GitHub
Built inference infra serving 1M+ developers at <100ms. Kubernetes + GPU optimization.

Built GPU inference platform that cut costs 54% while quadrupling throughput
Tabnine was spending $2.8M/month on GPU inference with A100 instances. Average GPU utilization was only 34% due to bursty traffic patterns, and cold-start latency for new model versions was 45 seconds.
Built a multi-tenant GPU serving layer in Rust with continuous batching and dynamic model routing. Implemented predictive autoscaling based on developer timezone patterns and a warm model cache using shared memory across pods. Moved from dedicated A100s to a mix of A10G and L4 GPUs with intelligent routing.
Throughput increased 4.1x per GPU dollar. Monthly GPU spend dropped from $2.8M to $1.3M. Cold-start latency went from 45s to 3.2s. P99 inference latency held steady at 89ms even during peak hours.
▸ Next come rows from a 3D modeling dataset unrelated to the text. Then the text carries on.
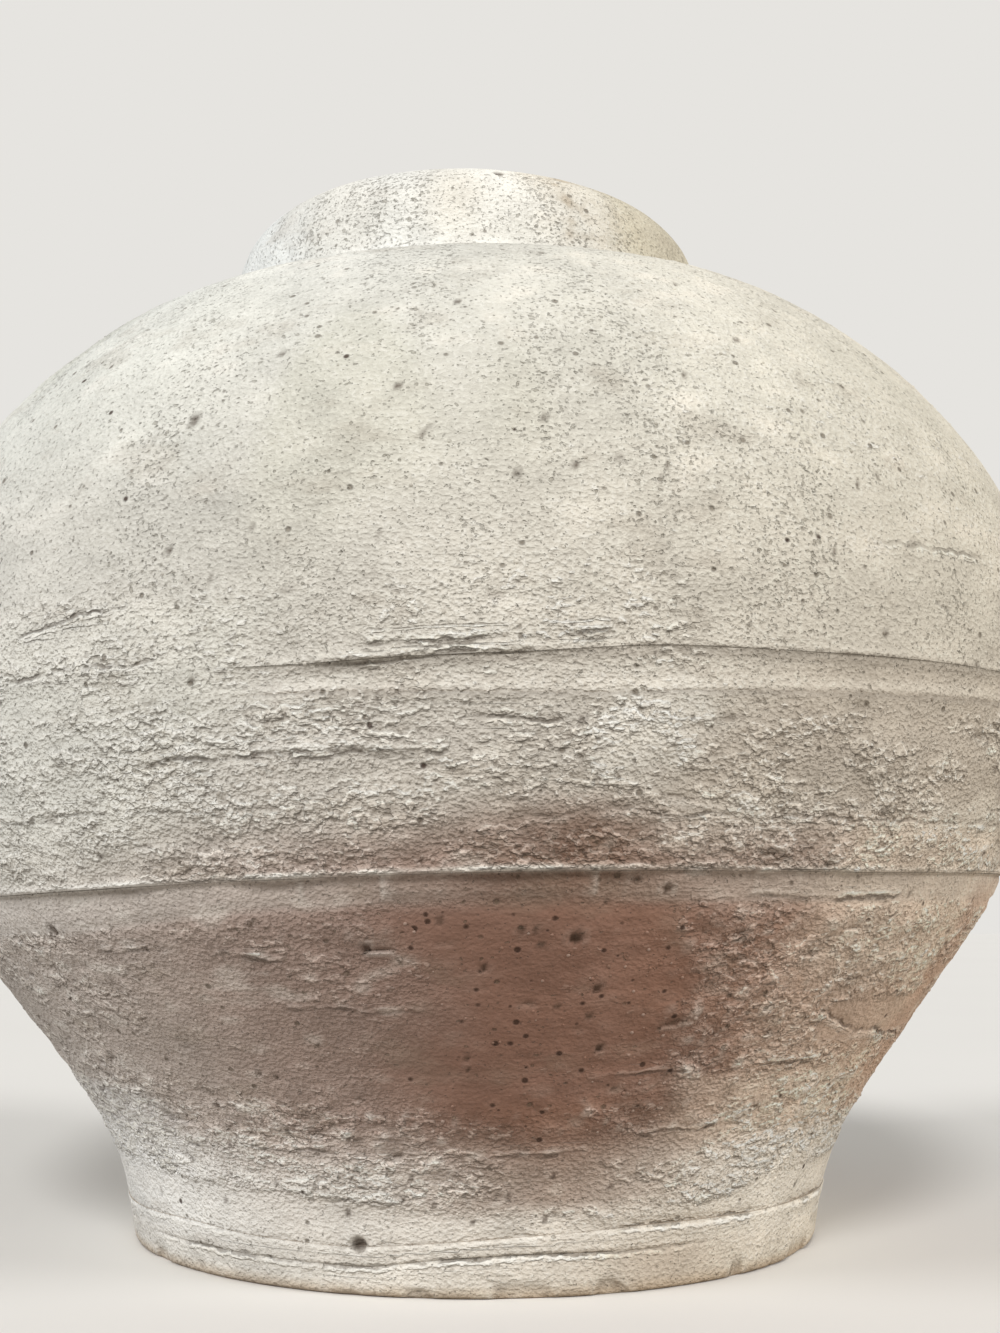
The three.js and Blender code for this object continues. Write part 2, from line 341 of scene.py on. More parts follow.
# torn edges that stand over the wall under them: their points and height
EDGES = [
    ([(-26.1, 165.5), (-17, 167.6), (-10.8, 169.0), (-2.1, 167.9)], 0.9),
    ([(-14.0, 165.9), (-10.9, 166.6), (-4.1, 165.4)], 0.6),
    ([(-12.0, 191.0), (-4.1, 193.0), (4.0, 194.6)], 1.1),
    ([(-8.0, 196.6), (-3.9, 197.6), (3.0, 198.6)], 0.9),
    ([(6.1, 199.1), (9.6, 199.7)], 0.8),
    ([(18.4, 124.4), (30.0, 124.1), (42.0, 124.6)], 0.7),
    ([(-38.0, 111.5), (-27.5, 111.7)], 0.4),
    ([(-24.0, 109.6), (-17.0, 109.0)], 0.5),
    ([(-18.6, 93.6), (-4.8, 93.2)], 0.5),
    ([(-26.6, 79.4), (-19.6, 79.4)], 0.5),
    ([(12.0, 71.0), (30.0, 74.0), (44.0, 72.0)], 0.5),
    ([(-60, 151.0), (-38, 152.5), (-20, 151.5)], 0.4),
    ([(-30.0, 47.0), (-18.3, 47.6)], 0.6),
    ([(-16.0, 52.0), (-8.0, 51.4)], 0.6),
    ([(2.0, 46.0), (14.0, 47.0)], 0.6),
    ([(20.0, 52.0), (32.0, 54.0)], 0.5),
    ([(88.0, 128.0), (120.0, 126.0), (150.0, 127.0)], 0.6),
]

# where the thrower's finger dabbed the clay under the main joint: the edges seen in front
FRONT_DABS = [-34.0, -29.5, -24.0, -17.4, -14.4, -7.7, -2.5, 4.0, 10.0, 12.1, 18.2, 24.0, 28.5]

# pits as (angle, height, radius, depth)
FRONT_PITS = [
    (8.7, 113.9, 2.1, 1.3), (3.9, 116.5, 1.2, 0.9), (5.1, 116.4, 1.0, 0.8), (0.8, 105.6, 1.3, 1.0),
    (11.4, 99.0, 1.5, 1.0), (12.9, 80.6, 1.4, 1.0), (-15.8, 16.4, 2.6, 1.8), (-43.0, 118.0, 2.2, 0.9),
    (7.6, 247.3, 1.3, 0.5), (14.8, 247.7, 1.2, 0.5), (-5.9, 274.9, 1.3, 0.5), (-23.4, 269.4, 2.2, 0.5),
    (8.3, 394.6, 2.4, 1.4), (-9.5, 112.0, 1.5, 1.0), (16.0, 127.5, 1.6, 1.0), (31.0, 134.0, 1.4, 1.0),
]
PIT_COUNT = 420

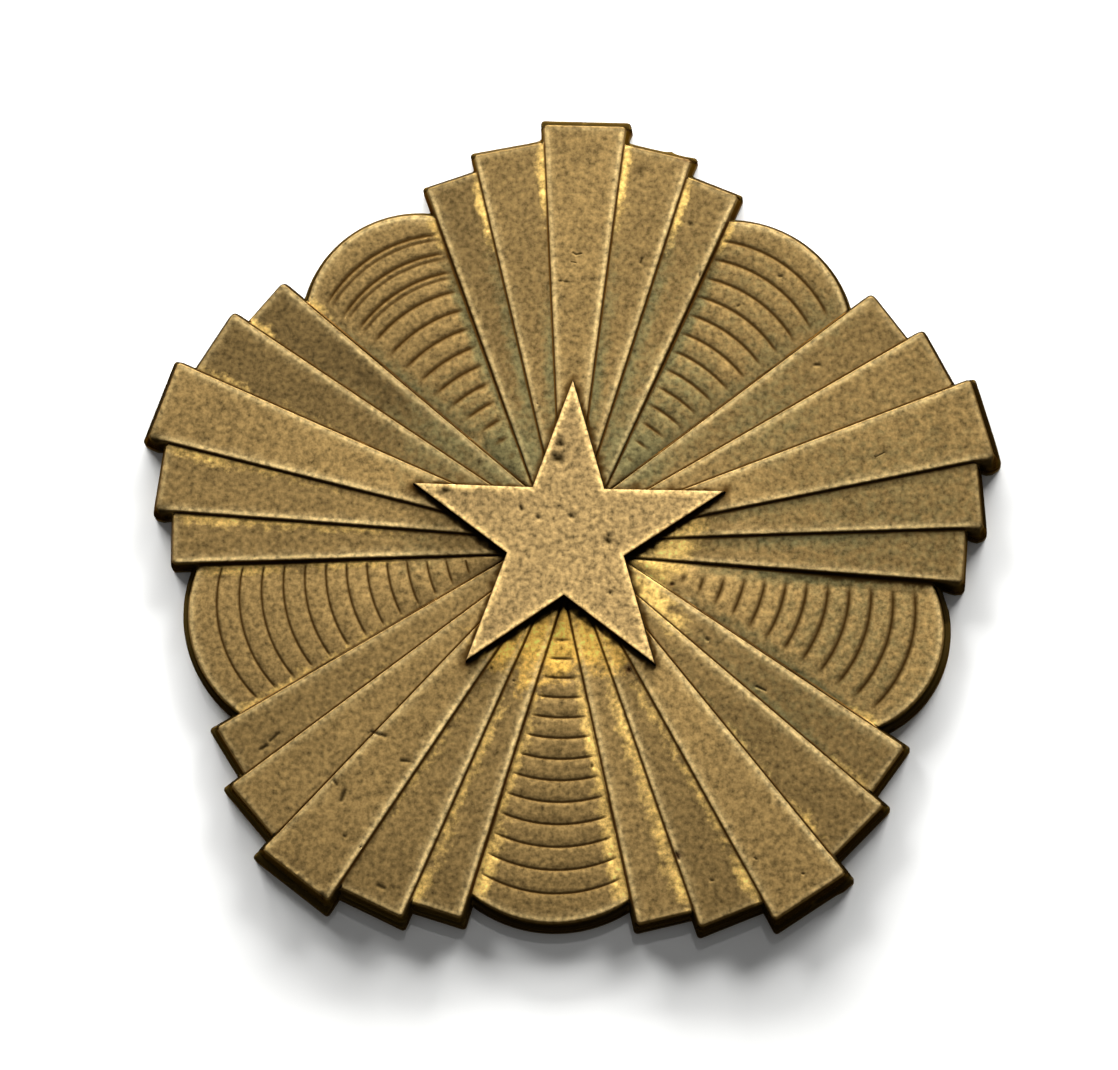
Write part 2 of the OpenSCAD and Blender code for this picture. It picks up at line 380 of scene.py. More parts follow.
# An edge is sharp where the surface bends by more than this, in degrees
SHARP_BEND = 38
# A stride that makes one whole number of two
PAIR_STRIDE = 1000003


def turned(p, angle):
    """Plan points turned clockwise by an angle in degrees."""
    c = cos(radians(angle))
    s = sin(radians(angle))
    return np.stack([p[:, 0] * c + p[:, 1] * s, p[:, 1] * c - p[:, 0] * s], 1)


def eased(x, ease):
    """The positive part of x, with its bend at 0 rounded over a width of 2 * ease."""
    bend = np.clip((x + ease) / (2 * ease), 0, 1)
    return np.where(x > ease, x, ease * bend ** 2)


def bell(x, width):
    """1 at x = 0, and a smooth fall to both sides over a width."""
    return np.exp(-(x / width) ** 2)


def ramp(x, low, high):
    """0 below low, 1 above high, and a smooth rise between them."""
    t = np.clip((x - low) / (high - low), 0, 1)
    return t * t * (3 - 2 * t)


def uneven(p, size, seed):
    """Smooth noise between -1 and 1 at plan points, with bumps of a size in millimetres."""
    return np.array([noise.noise((x / size, y / size, seed * 7.3)) for x, y in p.tolist()])


def spaced(low, high, step):
    """Numbers from low to high, evenly spaced by no more than a step."""
    return np.linspace(low, high, max(int(ceil(abs(high - low) / step)), 1) + 1)


class RayBlock:
    """A flat ray of a group: side is -1 for the left, 1 for the right, and 0 for the main ray."""

    def __init__(self, ray, group, side, tone, extra_lean=0.0, extra_end=0.0):
        self.level = ray.level
        self.side = side
        self.angle = group * GROUP_TURN + GROUP_CUTS[group].turn
        self.flange = (GROUP_CUTS[group].flange, ray.flange + GROUP_CUTS[group].flange_end)
        self.dirt = GROUP_CUTS[group].dirt
        self.tone = tone
        lean = radians(ray.lean + extra_lean)
        edge = radians(ray.edge + extra_lean)
        along = np.array([sin(lean), cos(lean)])
        across = np.array([cos(lean), -sin(lean)])
        self.tip = (ray.end + extra_end) * along + ray.corner * across
        self.beside = np.array([cos(edge), -sin(edge)])
        self.beyond = along
        self.is_field = False

    def from_edges(self, p):
        """Signed distances to the lines of the ray's side and of its end, negative inside."""
        q = turned(p - CENTRE, -self.angle)
        q[:, 0] = q[:, 0] * self.side if self.side else abs(q[:, 0])
        return q, (q - self.tip) @ self.beside, (q - self.tip) @ self.beyond

    def distance(self, p, grown=(0.0, 0.0)):
        """Signed distance to the ray's outline, grown by a side and an end width, negative inside."""
        q, beside, beyond = self.from_edges(p)
        beside += CORNER_ROUND - grown[0]
        beyond += CORNER_ROUND - grown[1]
        if self.side:
            beside = np.maximum(beside, CORNER_ROUND - q[:, 0])
        inside = np.minimum(np.maximum(beside, beyond), 0)
        outside = np.hypot(np.maximum(beside, 0), np.maximum(beyond, 0))
        return np.maximum(inside + outside - CORNER_ROUND, -q[:, 1])

    def surface(self, p):
        """Height of the ray's flat top."""
        return np.full(len(p), self.level)

    def lines(self, p):
        """A ray has no arc lines."""
        return np.zeros(len(p))

    def end_share(self, p):
        """1 by the ray's end, 0 by its side."""
        beside, beyond = self.from_edges(p)[1:]
        return ramp(beyond - beside, -0.1, 0.1)

    def paths(self, offset, grown=(0.0, 0.0)):
        """Point rows along the grown outline moved outwards by an offset, one for each side that shows."""
        straight_end = min(offset, -CORNER_ROUND)
        side_run = spaced(-self.tip[1] + ROW_START, straight_end, STEP)
        end_run = spaced(straight_end, -self.tip[0], FINE_STEP)
        side_row = np.stack([np.full(len(side_run), offset), side_run], 1)
        end_row = np.stack([end_run, np.full(len(end_run), offset)], 1)
        rows = [side_row, end_row[1:]]
        if offset > -CORNER_ROUND:
            t = np.linspace(0, pi / 2, 6)[1:-1]
            radius = offset + CORNER_ROUND
            corner_row = np.stack([radius * np.cos(t), radius * np.sin(t)], 1) - CORNER_ROUND
            rows = [side_row, corner_row, end_row]
        away = np.linalg.inv(np.stack([self.beside, self.beyond]))
        q = self.tip + (np.concatenate(rows) + grown) @ away.T
        sides = [self.side] if self.side else [-1, 1]
        return [turned(q * (side, 1), self.angle) + CENTRE for side in sides]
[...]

Cloudflare Workers AI cold starts averaged 1.2s for model loading, making real-time inference impractical for latency-sensitive applications.
Designed a model pre-warming system that used traffic prediction to keep popular models hot across edge nodes. Built a tiered caching system from GPU VRAM to NVMe to network storage.
Cold starts dropped from 1.2s to 80ms for top-100 models. Edge AI request volume grew 12x in 6 months as developers adopted the lower-latency endpoints.